Copy exactly the lines from the one containing "bpy.context.scene.collection.objects.link(empty)" to the one containing "two unit directions.", both lines included, and nothing else.

******

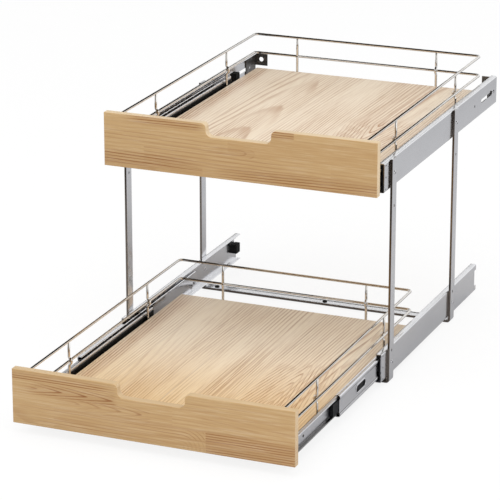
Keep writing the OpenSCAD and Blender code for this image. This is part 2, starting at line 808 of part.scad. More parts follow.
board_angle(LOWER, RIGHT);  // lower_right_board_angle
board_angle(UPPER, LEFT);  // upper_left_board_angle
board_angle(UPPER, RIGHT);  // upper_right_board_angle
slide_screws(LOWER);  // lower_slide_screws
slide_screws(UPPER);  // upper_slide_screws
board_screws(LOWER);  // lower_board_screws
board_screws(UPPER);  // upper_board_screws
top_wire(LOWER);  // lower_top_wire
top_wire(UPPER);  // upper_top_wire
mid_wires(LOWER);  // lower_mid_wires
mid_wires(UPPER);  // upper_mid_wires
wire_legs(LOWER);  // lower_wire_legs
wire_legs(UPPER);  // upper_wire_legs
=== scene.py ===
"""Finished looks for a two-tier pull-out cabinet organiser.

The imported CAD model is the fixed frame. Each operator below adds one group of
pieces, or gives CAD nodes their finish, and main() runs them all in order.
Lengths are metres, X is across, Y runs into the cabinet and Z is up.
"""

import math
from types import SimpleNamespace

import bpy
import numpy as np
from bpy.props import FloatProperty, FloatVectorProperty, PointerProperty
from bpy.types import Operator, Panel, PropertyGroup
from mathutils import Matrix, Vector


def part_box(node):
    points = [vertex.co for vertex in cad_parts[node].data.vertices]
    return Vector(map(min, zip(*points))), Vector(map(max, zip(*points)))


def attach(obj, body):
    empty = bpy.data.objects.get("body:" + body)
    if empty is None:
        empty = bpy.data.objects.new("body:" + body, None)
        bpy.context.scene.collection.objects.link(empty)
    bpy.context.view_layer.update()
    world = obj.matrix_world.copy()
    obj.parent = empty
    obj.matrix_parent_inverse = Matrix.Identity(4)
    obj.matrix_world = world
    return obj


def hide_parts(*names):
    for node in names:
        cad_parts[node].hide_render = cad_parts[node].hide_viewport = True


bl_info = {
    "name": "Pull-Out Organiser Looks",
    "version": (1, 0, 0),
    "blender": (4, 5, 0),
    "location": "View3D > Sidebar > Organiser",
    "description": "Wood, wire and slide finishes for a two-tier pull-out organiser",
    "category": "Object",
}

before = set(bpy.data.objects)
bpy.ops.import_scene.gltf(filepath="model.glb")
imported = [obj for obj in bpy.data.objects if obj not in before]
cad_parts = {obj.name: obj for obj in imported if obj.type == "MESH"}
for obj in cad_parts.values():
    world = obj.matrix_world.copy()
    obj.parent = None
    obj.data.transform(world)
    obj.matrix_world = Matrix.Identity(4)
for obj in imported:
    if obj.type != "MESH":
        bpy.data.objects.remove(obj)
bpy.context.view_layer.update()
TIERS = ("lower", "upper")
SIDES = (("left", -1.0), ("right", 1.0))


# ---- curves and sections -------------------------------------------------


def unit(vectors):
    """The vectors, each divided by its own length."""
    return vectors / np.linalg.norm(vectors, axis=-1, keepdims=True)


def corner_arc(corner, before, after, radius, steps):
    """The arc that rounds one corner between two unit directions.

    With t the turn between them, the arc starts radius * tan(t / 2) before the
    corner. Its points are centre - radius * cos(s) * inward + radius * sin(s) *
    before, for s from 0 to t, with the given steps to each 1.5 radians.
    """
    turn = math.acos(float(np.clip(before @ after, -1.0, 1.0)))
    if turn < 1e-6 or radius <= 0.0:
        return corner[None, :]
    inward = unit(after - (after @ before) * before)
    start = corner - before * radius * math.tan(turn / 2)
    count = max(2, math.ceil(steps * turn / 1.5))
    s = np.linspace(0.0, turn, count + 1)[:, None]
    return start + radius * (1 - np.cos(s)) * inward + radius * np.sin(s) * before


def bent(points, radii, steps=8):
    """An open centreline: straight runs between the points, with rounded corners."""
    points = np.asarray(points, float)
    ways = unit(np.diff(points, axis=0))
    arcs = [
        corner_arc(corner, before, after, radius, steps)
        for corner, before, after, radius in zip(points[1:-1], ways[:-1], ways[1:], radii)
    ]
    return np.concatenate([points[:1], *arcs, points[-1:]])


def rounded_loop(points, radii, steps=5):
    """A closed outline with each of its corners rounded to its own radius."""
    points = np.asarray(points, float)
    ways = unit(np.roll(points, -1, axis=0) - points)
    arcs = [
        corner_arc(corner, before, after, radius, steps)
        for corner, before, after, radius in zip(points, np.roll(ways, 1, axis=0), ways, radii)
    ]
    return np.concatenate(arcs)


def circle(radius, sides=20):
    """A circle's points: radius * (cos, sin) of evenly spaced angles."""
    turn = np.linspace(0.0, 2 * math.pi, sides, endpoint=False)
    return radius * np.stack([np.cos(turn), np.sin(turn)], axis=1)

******

* Result:
        bpy.context.scene.collection.objects.link(empty)
    bpy.context.view_layer.update()
    world = obj.matrix_world.copy()
    obj.parent = empty
    obj.matrix_parent_inverse = Matrix.Identity(4)
    obj.matrix_world = world
    return obj


def hide_parts(*names):
    for node in names:
        cad_parts[node].hide_render = cad_parts[node].hide_viewport = True


bl_info = {
    "name": "Pull-Out Organiser Looks",
    "version": (1, 0, 0),
    "blender": (4, 5, 0),
    "location": "View3D > Sidebar > Organiser",
    "description": "Wood, wire and slide finishes for a two-tier pull-out organiser",
    "category": "Object",
}

before = set(bpy.data.objects)
bpy.ops.import_scene.gltf(filepath="model.glb")
imported = [obj for obj in bpy.data.objects if obj not in before]
cad_parts = {obj.name: obj for obj in imported if obj.type == "MESH"}
for obj in cad_parts.values():
    world = obj.matrix_world.copy()
    obj.parent = None
    obj.data.transform(world)
    obj.matrix_world = Matrix.Identity(4)
for obj in imported:
    if obj.type != "MESH":
        bpy.data.objects.remove(obj)
bpy.context.view_layer.update()
TIERS = ("lower", "upper")
SIDES = (("left", -1.0), ("right", 1.0))


# ---- curves and sections -------------------------------------------------


def unit(vectors):
    """The vectors, each divided by its own length."""
    return vectors / np.linalg.norm(vectors, axis=-1, keepdims=True)


def corner_arc(corner, before, after, radius, steps):
    """The arc that rounds one corner between two unit directions.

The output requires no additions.